Il truffatore da strapazzo.
Ci consta l’attività di uno “pseudo consulente” che assiste agenti di assicurazioni in giro per l’Italia. Presunte competenze, titoli di studio immaginari, pluralità di titoloni onorifici altrettanto fantasiosi, pseudo professionalità, supposta esperienza, approssimativa conoscenza dell’Accordo Nazionale, modi arroganti e soprattutto zero scrupoli. Giusto per riassumere le peculiarità del sedicente professionista.
Personaggi di tale levatura vanno inquadrati nell’ambito della più classica categoria dei “truffatori da strapazzo”. La storia vuole che il povero intermediario che incorre nella ragnatela del “consulente”, vada incontro ad un duplice risultato: da un lato il “disastro” nella gestione della pratica fino alla sua compromissione, dall’altro un esborso in termini di parcelle a dir poco spropositato.

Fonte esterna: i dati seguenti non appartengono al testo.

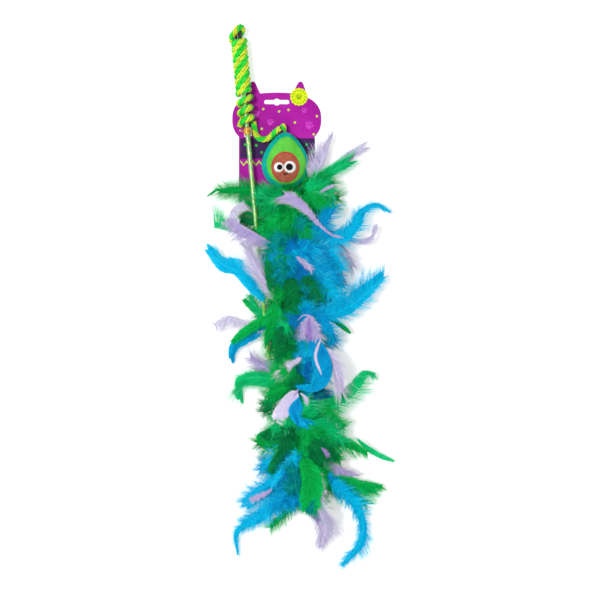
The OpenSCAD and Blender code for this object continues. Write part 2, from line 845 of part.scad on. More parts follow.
rod_tube();
rod_inner_cord();
handle_end_cap();
rod_tip_plug();
hang_loop();
handle_winding();
lead_hitches();
lead_rope();
lead_rope_end();
twist_tie();
header_card();
card_badge();
avocado_back_panel();
avocado_front_panel();
avocado_stuffing();
stone_patch();
eye(-1);  // eye_left
eye(1);  // eye_right
pupil(-1);  // pupil_left
pupil(1);  // pupil_right
smile_patch();
collar_green_feathers();
collar_lilac_feathers();
boa_end_binding();
for (k = [1 : 5]) {
    boa_core(k);
    boa_down(k);
    boa_green(k);
    boa_blue(k);
    boa_lilac(k);
}
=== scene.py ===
"""A cat teaser wand laid flat on a pale floor. A clear rod with a wound rope grip holds, by a
rope lead, a stuffed avocado and a feather boa, and a hang card is tied to it.
Sizes are in millimetres, as in the part's source, and become metres as each mesh is made."""

import math
from collections import namedtuple

import bpy
import numpy as np
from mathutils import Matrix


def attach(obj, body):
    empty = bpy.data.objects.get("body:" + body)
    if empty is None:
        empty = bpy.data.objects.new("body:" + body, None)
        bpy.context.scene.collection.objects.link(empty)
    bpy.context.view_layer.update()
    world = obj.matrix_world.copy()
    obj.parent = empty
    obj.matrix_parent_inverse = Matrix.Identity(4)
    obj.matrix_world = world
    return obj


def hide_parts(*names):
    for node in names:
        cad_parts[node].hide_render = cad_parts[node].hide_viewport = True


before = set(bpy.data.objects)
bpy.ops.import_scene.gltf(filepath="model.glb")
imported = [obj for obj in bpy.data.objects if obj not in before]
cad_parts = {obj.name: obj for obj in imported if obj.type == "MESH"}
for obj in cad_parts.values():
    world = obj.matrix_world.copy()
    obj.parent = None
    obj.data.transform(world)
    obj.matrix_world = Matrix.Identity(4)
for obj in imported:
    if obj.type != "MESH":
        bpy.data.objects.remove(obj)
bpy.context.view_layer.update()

MM = 0.001
UP = np.array([0.0, 0.0, 1.0])

# The rod leans across the photograph, and its axis lies level above the floor
ROD_LEAN = 5.4
ROD_Z = 11.6
ROD_RADIUS = 3.2
BORE_RADIUS = 2.3
ROD_TOP = 128
ROD_BOTTOM = -329
# Radius at the axis of a turned piece
AXIS = 0.01

# The loop's way across the cap's front and down its back: angle round the rod and share of its rise
GRIP_TOP = 116.9
LOOP_ORBIT = 7.4
LOOP_RISE = 14
LOOP_MIDDLE = -1.2
LOOP_STATIONS = [
    (180, -0.22), (180, -0.06), (172, 0.1), (155, 0.24), (135, 0.37), (112, 0.54), (90, 0.76), (68, 0.93),
    (46, 1), (22, 0.94), (0, 0.8), (-28, 0.64), (-55, 0.46), (-74, 0.3), (-85, 0.15), (-88, 0.05), (-88, 0),
]

# Windings on the rod: radius of the rope's middle, rise of a turn, number of turns, where the
# first starts along the rod, and how far the ends run out
GRIP = (6.6, 6.82, 9.5, 113.8, 6.2)
HITCHES = (7.1, 12.5, 2.5, 42.0, 7.2)

# Laid ropes: radius, length of one turn of the strands, the yarn of each strand, a strand's share
# of the rope's radius by their number, and the yarn map's size round a strand and along it
ROPE_RADIUS = 4.0
ROPE_LAY, LEAD_LAY = 17, 19
FOUR_STRANDS, THREE_STRANDS = [0, 0, 1, 1], [0, 0, 1]
STRAND_SHARE = {3: 0.54, 4: 0.42}
MAP_ROUND, MAP_ALONG = 2.4, 1.6
# Steps of a smooth line between two of its points
SMOOTHING = 24

# The boa hangs from here, turned a little, and bends between links of this length
BOA_TOP = np.array([51.0, -75.8, 0.0])
BOA_LEAN = 3.1
LINK_LENGTH = 79
LINKS = 5
CORE_Z = 26


# Colours and finishes

def linear_colour(red, green, blue):
    """A colour as it looks on a screen, 0 to 255, as linear light."""
    share = np.array([red, green, blue]) / 255
    linear = np.where(share <= 0.04045, share / 12.92, ((share + 0.055) / 1.055) ** 2.4)
    return (*[float(c) for c in linear], 1.0)


class Nodes:
    """Short ways to add and join the nodes of a material or a geometry tree."""

    def __init__(self, tree):
        self.tree = tree

    def add(self, kind, inputs=None, **settings):
        node = self.tree.nodes.new(kind)
        for name, value in settings.items():
            setattr(node, name, value)
        for key, value in (inputs or {}).items():
            self.join(value, node.inputs[key])
        return node

    def join(self, value, socket):
        if isinstance(value, bpy.types.NodeSocket):
            self.tree.links.new(value, socket)
        else:
            socket.default_value = value

    def maths(self, operation, *values, kind="ShaderNodeMath"):
        node = self.add(kind, operation=operation)
        for socket, value in zip(node.inputs, values):
            self.join(value, socket)
        return node.outputs[0]

    def vectors(self, operation, *values):
        return self.maths(operation, *values, kind="ShaderNodeVectorMath")

    def seen(self):
        """1 for a ray from the camera, a reflection or a clear piece, and 0 for light on a surface."""
        path = self.add("ShaderNodeLightPath").outputs
        beyond = self.maths("MAXIMUM", path["Is Glossy Ray"], path["Is Transmission Ray"])
        return self.maths("MAXIMUM", path["Is Camera Ray"], beyond)


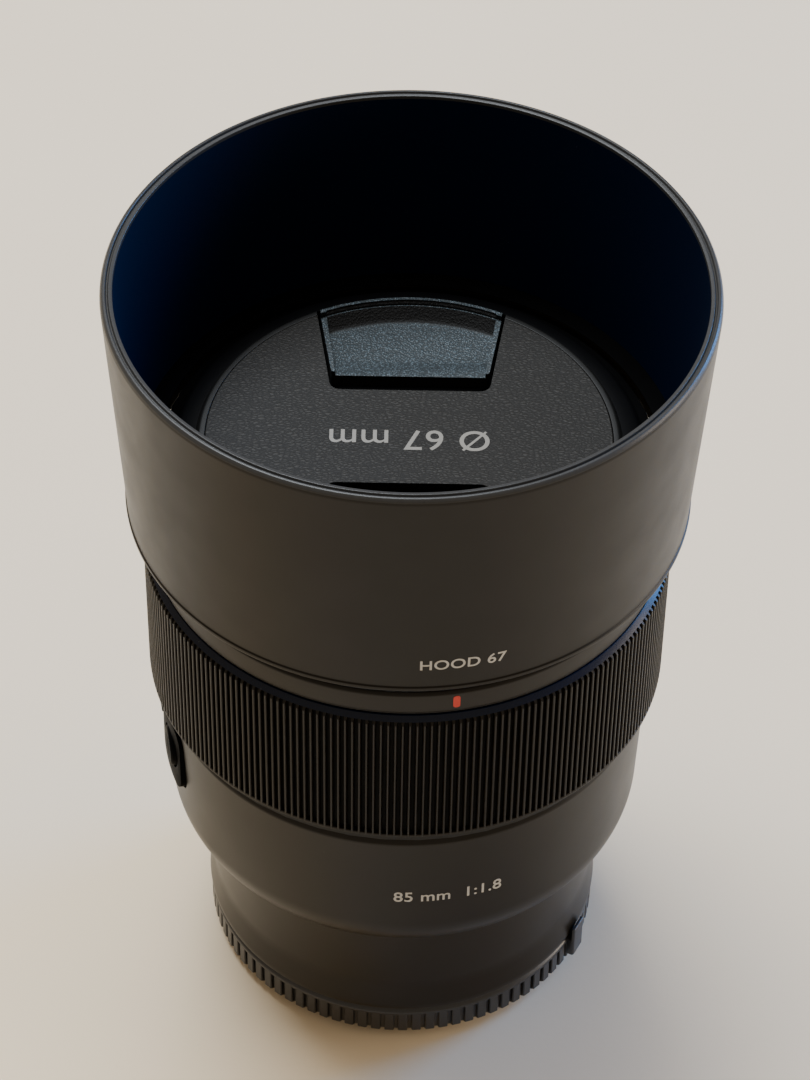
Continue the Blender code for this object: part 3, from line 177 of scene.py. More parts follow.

Non è nostra abitudine parlar male di altri Professionisti, anzi. Tuttavia nel caso di specie non siamo al cospetto di un professionista, per cui riteniamo doveroso lanciare un monito specialmente alla luce degli ultimi eventi.
Capita infatti sempre più frequentemente che i poveri agenti che abbiano vissuto un’esperienza del genere, si rivolgano a noi o ad altri Professionisti, per porre rimedio. Cosa che ovviamente non sempre è possibile.
Vi raccontiamo l’ultima. Una Compagnia di assicurazioni recede ad nutum nei confronti di un piccolo agente per una (presunta) scarsa produttività del punto vendita. Un recesso con una motivazione del genere è senza dubbio destabilizzante e deprimente per chi lo subisce, ma di sicuro non è illegittimo e/o anticontrattuale.
Questa modalità di scioglimento del rapporto è prevista dall’art. 12, II comma, ANA 2003 e la Compagnia aveva comunque indicato una motivazione (giusta o sbagliata che fosse !) a supporto del recesso stesso. In questi casi, l’agente può solo far ricorso all’arbitrato irrituale di cui all’art. 12 bis ANA, al sol fine di smontare la motivazione e vedersi eventualmente riconosciuta la somma aggiuntiva nella sua massima quantificazione. Altro non può fare.
Diverso sarebbe stato qualora l’Impresa avesse invocato un recesso per giusta causa con tale motivazione, visto che la circostanza è specificatamente preclusa dall’art. 18, II comma, ANA. Ma in tutta sincerità è difficile che una Compagnia faccia un “autogol” del genere.
Ma veniamo al “pseudo consulente” che, dopo aver instaurato una sterile quanto inutile diatriba con l’ispettore incaricato alle riconsegne, ha consigliato al cliente di sottrarsi in quella fase al contraddittorio con la Compagnia. Il risultato? Ha erroneamente interpretato la norma dell’ANA confondendo la revoca, non ha suggerito all’agente di attivare l’arbitrato ex art. 12 bis e non ha ottenuto nell’immediato il tabulato delle provvigioni a maturare.
Il “truffatore da strapazzo” ha poi consegnato una sgrammaticata “relazione tecnica” (a quanto pare identica nei contenuti per tutti i poveri agenti assistiti, in una sorta di “copia/incolla”) con la quale non solo ha illuso l’agente circa la possibilità d’instaurare una causa civile per il risarcimento di fantasiosi danni, ma ha completamente errato la quantificazione delle indennità di fine rapporto spettanti al cliente, o meglio… alla vittima (!).
Ciò che risulta ancor più deleterio è il fatto che l’indispettita Compagnia, scaduti i termini, si sia ben guardata dal comunicare i conteggi delle indennità di fine rapporto, circostanza che renderà purtroppo necessaria una citazione in giudizio con tutte le più ovvie conseguenze in termini di tempo, di costi e di procedure da instaurare nel giudizio stesso.
Una “consulenza” erronea e deleteria che l’onesto agente non meritava affatto, visto che in fase di chiusura ha correttamente adempiuto agli obblighi di riconsegna, versando il saldo di cassa fino all’ultimo centesimo.
Un autentico “disastro” orchestrato da chi evidentemente ha approfittato del momento psicologico dell’intermediario, spillandogli (termine appropriato) non poco denaro. Diffidare.